Laura S Bautista-Jalon - Pennsylvania State University, Plant Pathology and Environmental Microbiology, 403 Buckhout Lab, University Park, Pennsylvania, United States, 16802.
Omer Frenkel - The Volcani Center, Agricultural Research Organization, Bet-Dagan, Israel.
Leah Tsror - Gilat Research Center, Plant Pathology, ARO Gilat Research Center, M.P. Negev, Israel, 85280.
Glenna M Malcolm - The Pennsylvania State University, Department of Biology, University Park, Pennsylvania, United States.
Beth Gugino - The Pennsylvania State University, Plant Pathology, University Park , Pennsylvania, United States.
Sara Lebiush - Gilat Research Center, Plant Pathology and Weed Research, M.P. Negev, Israel.
Marina Hazanovsky - Gilat Research Center, Plant Pathology and Weed Research, M.P. Negev, Israel.
Michael G Milgroom - Cornell Univ, Plant Pathology Dept, 334 Plant Science Building, Ithaca, New York, United States, 14853-4203.
María Del Mar Jiménez-Gasco - Pennsylvania State University, Plant Pathology and Environmental Microbiology, 309 Buckhout Lab, The Pennsylvania State University, University Park, Pennsylvania, United States, 16802.

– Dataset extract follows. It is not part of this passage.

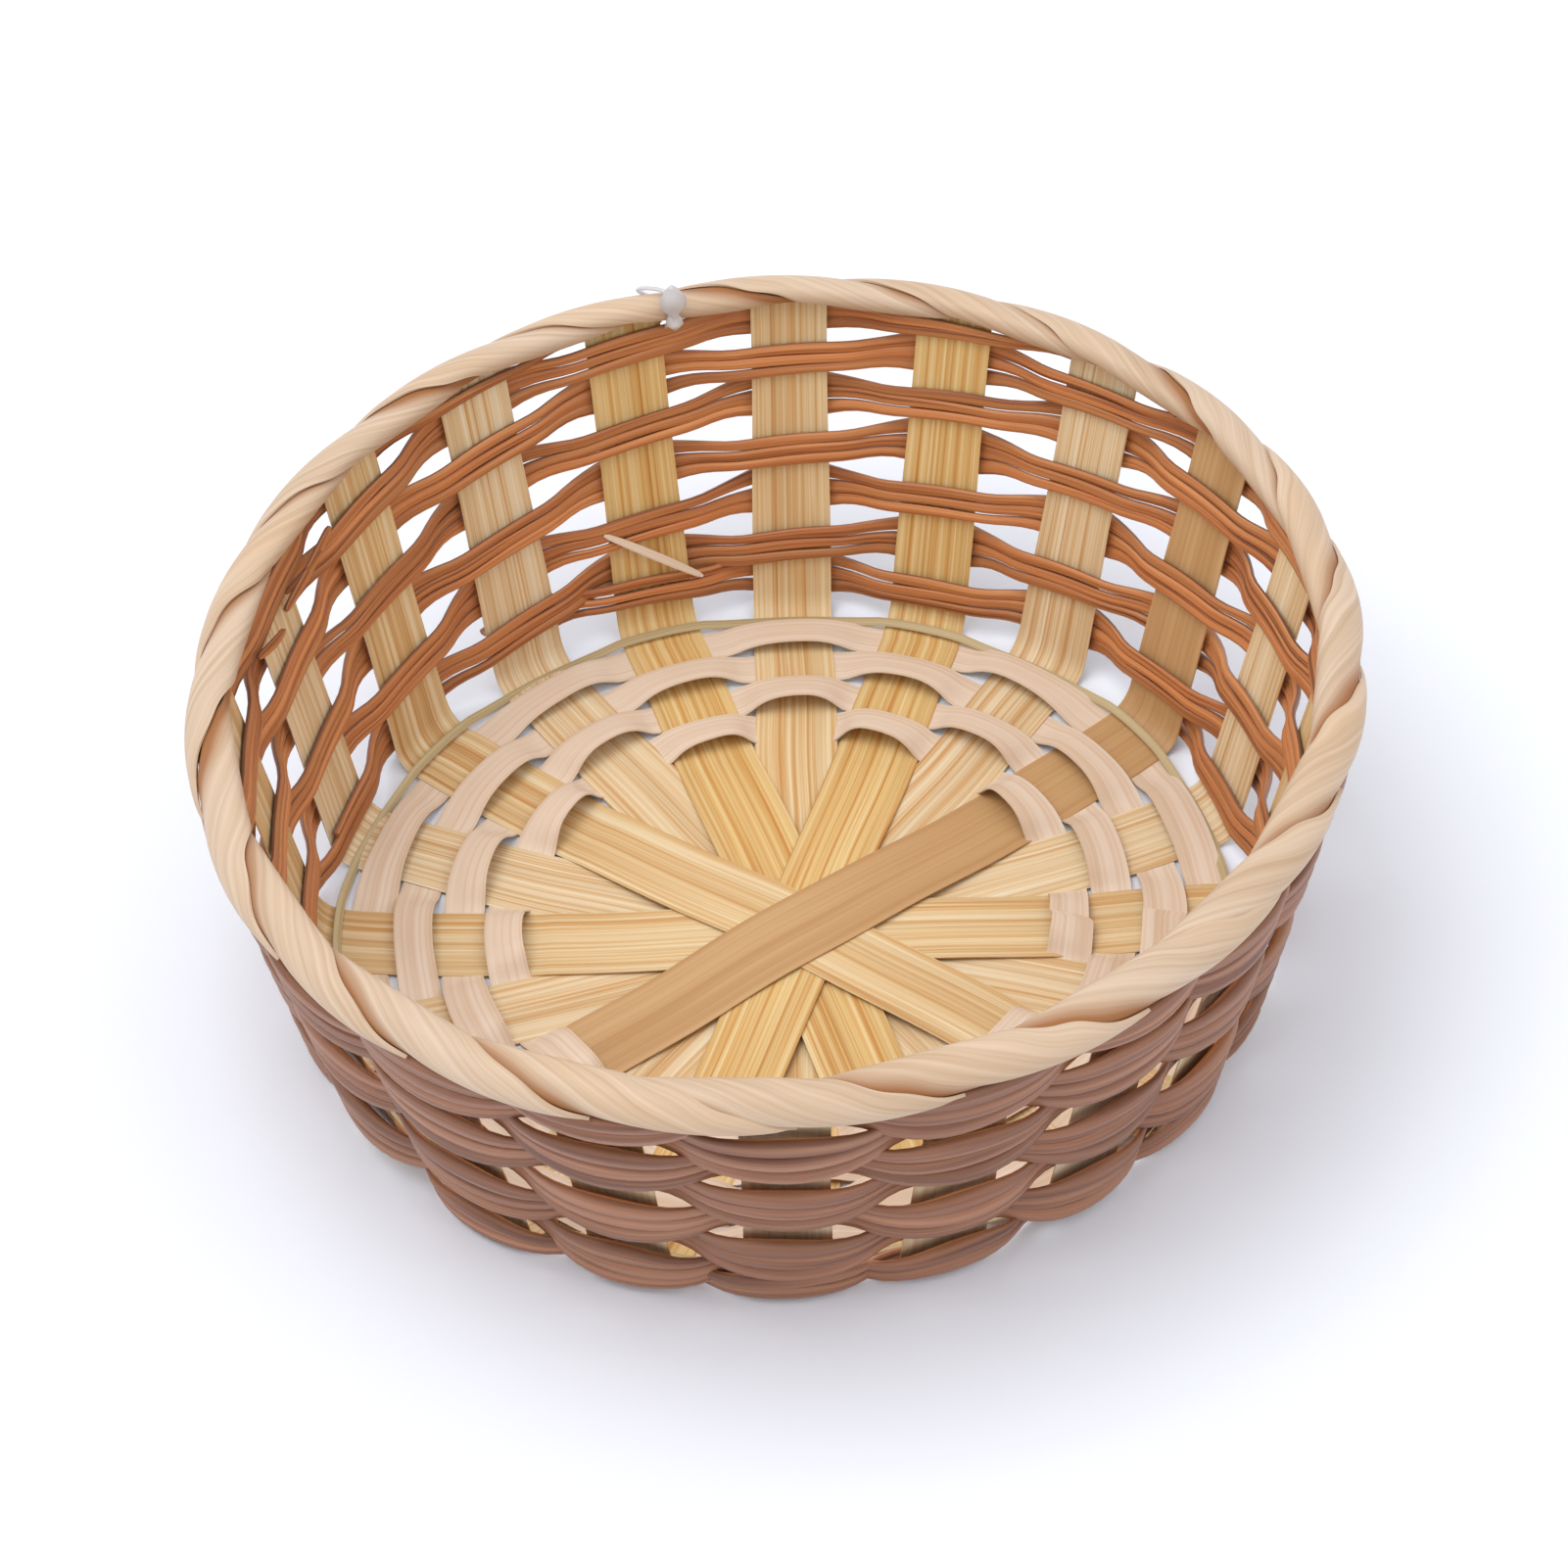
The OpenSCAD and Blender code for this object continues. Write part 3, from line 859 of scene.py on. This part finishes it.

Genetic differentiation of Verticillium dahliae populations recovered from symptomatic and asymptomatic hosts

Verticillium dahliae is a soilborne fungal pathogen affecting many economically-important crops that can also infect weeds and rotational crops with no apparent disease symptoms. The main goal was to test the hypothesis that V. dahliae populations recovered from asymptomatic rotational crops and weed species are genetically distinct from those recovered from symptomatic hosts. We collected V. dahliae isolates from symptomatic and asymptomatic hosts growing in fields with histories of Verticillium wilt of potato in Israel and Pennsylvania (PA, US), and used genotyping-by-sequencing (GBS) to analyze the evolutionary history and genetic differentiation between populations of different hosts. A phylogeny inferred from 26,934 SNPs in 126 V. dahliae isolates displayed a highly clonal structure correlated with vegetative compatibility groups, and isolates grouped in lineages 2A, 2B824, 4A and 4B, with 77% of the isolates in lineage 4B. The lineages identified in this study were differentiated by host of origin; we found 2A, 2B, and 4A only in symptomatic hosts, but isolates from asymptomatic hosts (weeds, oat, and sorghum) grouped exclusively within lineage 4B, and were genetically indistinguishable from 4B isolates sampled from symptomatic hosts (potato, eggplant, and avocado). Using coalescent analysis of 158 SNPs of lineage 4B, we inferred a genealogy with clades that correlated with geographic origin. In contrast, isolates from asymptomatic and symptomatic hosts shared some of the same haplotypes and were not differentiated. We conclude that asymptomatic weeds and rotational hosts may be potential reservoirs for V. dahliae populations of lineage 4B, which are pathogenic to many cultivated hosts.